Workflow
library(GenomicDataCommons)
library(tibble)
Genes and gene details
grep_fields('genes', 'symbol')
## [1] "symbol"
head(available_values('genes','symbol'))
## [1] "y_rna" "c12orf79" "aff2" "c2orf15" "c6orf165" "cbs"
tp53 = genes() %>%
GenomicDataCommons::filter(symbol=='TP53') %>%
results(size=10000) %>%
as_tibble()
ssms
ssms() %>%
GenomicDataCommons::filter(
chromosome==paste0('chr',tp53$gene_chromosome[1]) &
start_position > tp53$gene_start[1] &
end_position < tp53$gene_end[1]) %>%
GenomicDataCommons::count()
## [1] 1429
ssms() %>%
GenomicDataCommons::filter(
consequence.transcript.gene.symbol %in% c('TP53')) %>%
GenomicDataCommons::count()
## [1] 1426
convert to VRanges
library(VariantAnnotation)
vars = ssms() %>%
GenomicDataCommons::filter(
consequence.transcript.gene.symbol %in% c('TP53')) %>%
GenomicDataCommons::results_all() %>%
as_tibble()
vr = VRanges(seqnames = vars$chromosome,
ranges = IRanges(start=vars$start_position, width=1),
ref = vars$reference_allele,
alt = vars$tumor_allele)
ssm_occurrences() %>%
GenomicDataCommons::filter(
ssm.consequence.transcript.gene.symbol %in% c('TP53')) %>%
GenomicDataCommons::count()
## [1] 5368
var_samples = ssm_occurrences() %>%
GenomicDataCommons::filter(
ssm.consequence.transcript.gene.symbol %in% c('TP53')) %>%
GenomicDataCommons::expand(c('case', 'ssm', 'case.project')) %>%
GenomicDataCommons::results_all() %>%
as_tibble()
table(var_samples$case$disease_type)
##
## Acinar Cell Neoplasms
## 8
## Adenomas and Adenocarcinomas
## 1549
## Adnexal and Skin Appendage Neoplasms
## 1
## Complex Epithelial Neoplasms
## 16
## Complex Mixed and Stromal Neoplasms
## 72
## Cystic, Mucinous and Serous Neoplasms
## 687
## Ductal and Lobular Neoplasms
## 664
## Epithelial Neoplasms, NOS
## 9
## Fibromatous Neoplasms
## 15
## Germ Cell Neoplasms
## 1
## Gliomas
## 515
## Lipomatous Neoplasms
## 6
## Lymphoid Leukemias
## 2
## Mature B-Cell Lymphomas
## 5
## Mesothelial Neoplasms
## 14
## Miscellaneous Bone Tumors
## 1
## Myeloid Leukemias
## 18
## Myomatous Neoplasms
## 60
## Nerve Sheath Tumors
## 1
## Nevi and Melanomas
## 96
## Not Reported
## 9
## Paragangliomas and Glomus Tumors
## 1
## Plasma Cell Tumors
## 57
## Soft Tissue Tumors and Sarcomas, NOS
## 34
## Squamous Cell Neoplasms
## 1277
## Thymic Epithelial Neoplasms
## 4
## Transitional Cell Papillomas and Carcinomas
## 246
OncoPrint
fnames = files() %>%
GenomicDataCommons::filter(
cases.project.project_id=='TCGA-SKCM' & data_format=='MAF' & data_type=='Masked Somatic Mutation' & analysis.workflow_type=='MuTect2 Variant Aggregation and Masking') %>%
ids() %>%
gdcdata()
## Rows: 1 Columns: 5
## ── Column specification ────────────────────────────────────────────────────────
## Delimiter: "\t"
## chr (4): id, filename, md5, state
## dbl (1): size
##
## ℹ Use `spec()` to retrieve the full column specification for this data.

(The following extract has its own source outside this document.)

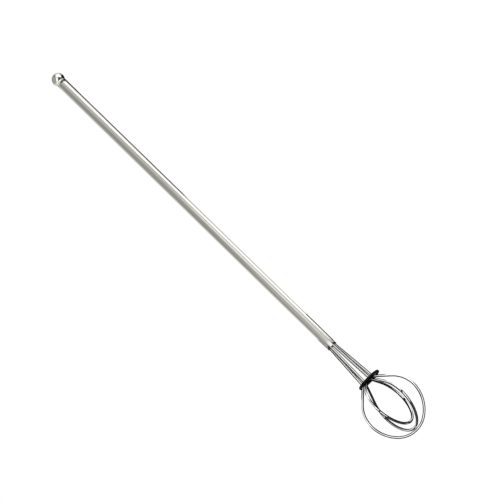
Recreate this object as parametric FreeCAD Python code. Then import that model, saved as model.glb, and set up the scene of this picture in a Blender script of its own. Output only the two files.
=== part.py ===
"""Wire whisk paint mixer: a slim steel tube with a ball knob on top and a three-loop wire cage below.

Frame: millimetres, +Z up along the tube. The origin is the centre of the tube's top end, under the ball.
The cage hangs below, so most of the tool has negative Z. Heights inside the head are written as a drop
below the tube's open lower end, which is called the mouth.
"""

import FreeCAD
import Part
import math
import os

from FreeCAD import Vector

# Driving dimensions
TUBE_LENGTH = 283.8
TUBE_DIAMETER = 8.0
TUBE_WALL = 0.5
BALL_DIAMETER = 9.8
BALL_SEAT_DIAMETER = 7.1
WIRE_DIAMETER = 2.0

# Shank: the solid insert that a chuck can squeeze, and the stud that carries the ball
INSERT_LENGTH = 45.0
STUD_DIAMETER = 4.0
STUD_IN_BALL = 6.0
STUD_IN_INSERT = 12.0
STUD_HOLE_SPARE = 0.5
THREAD_CLEARANCE = 0.02
PRESS_CLEARANCE = 0.01

# Neck: six wire tails in a ring inside the mouth, leaning out to the spreader disc
TAIL_RING_RADIUS = 2.42
TAIL_DEPTH = 40.0
MOUTH_BEND_RADIUS = 40.0
NECK_LEAN_DEG = 4.1
FLARE_DROP = 34.4
FLARE_RADIUS = 4.0

# Cage: each hand-bent loop's own size, how far it sits off centre in its plane, and how far its bottom is tilted
LOOP_NAMES = ("outer", "middle", "inner")
LOOP_TURN_DEG = -60.0
LOOP_HALF_WIDTH = (21.6, 21.0, 19.6)
LOOP_CENTRE_DROP = (61.0, 62.0, 57.0)
LOOP_LOWER_HEIGHT = (25.2, 22.0, 21.7)
LOOP_SWAY = (0.0, 1.2, 0.6)
LOOP_TILT_DEG = (6.0, 7.0, 0.0)
OVAL_JOIN_DEG = 50.0

# Wedge pin and seal that hold and close the wire tails inside the tube
WEDGE_CLEARANCE = 0.02
WEDGE_LENGTH = 26.0
WEDGE_RECESS = 5.0
WEDGE_NOSE = 4.0
WEDGE_TIP_RADIUS = 0.5
SEAL_LENGTH = 16.0
SEAL_OVERLAP = 8.0
SEAL_CLEARANCE = 0.01

# Spreader disc
DISC_DIAMETER = 19.6
DISC_THICKNESS = 1.7
DISC_DROP = 36.2
DISC_RIM_OFFSET = 1.2
DISC_EDGE = 0.5
DISC_HOLE_CLEARANCE = 0.12

EDGE_BREAK = 0.15

# Worked-out dimensions
TUBE_RADIUS = TUBE_DIAMETER / 2
BORE_RADIUS = TUBE_RADIUS - TUBE_WALL
BALL_RADIUS = BALL_DIAMETER / 2
BALL_CENTRE_Z = math.sqrt(BALL_RADIUS**2 - (BALL_SEAT_DIAMETER / 2) ** 2)
WIRE_RADIUS = WIRE_DIAMETER / 2
MOUTH_Z = -TUBE_LENGTH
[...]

## ℹ Specify the column types or set `show_col_types = FALSE` to quiet this message.
library(maftools)
melanoma = read.maf(maf = fnames[1])
## -Reading
## -Validating
## -Silent variants: 166224
## -Summarizing
## --Possible FLAGS among top ten genes:
## TTN
## MUC16
## -Processing clinical data
## --Missing clinical data
## -Finished in 34.4s elapsed (36.5s cpu)
maftools::oncoplot(melanoma)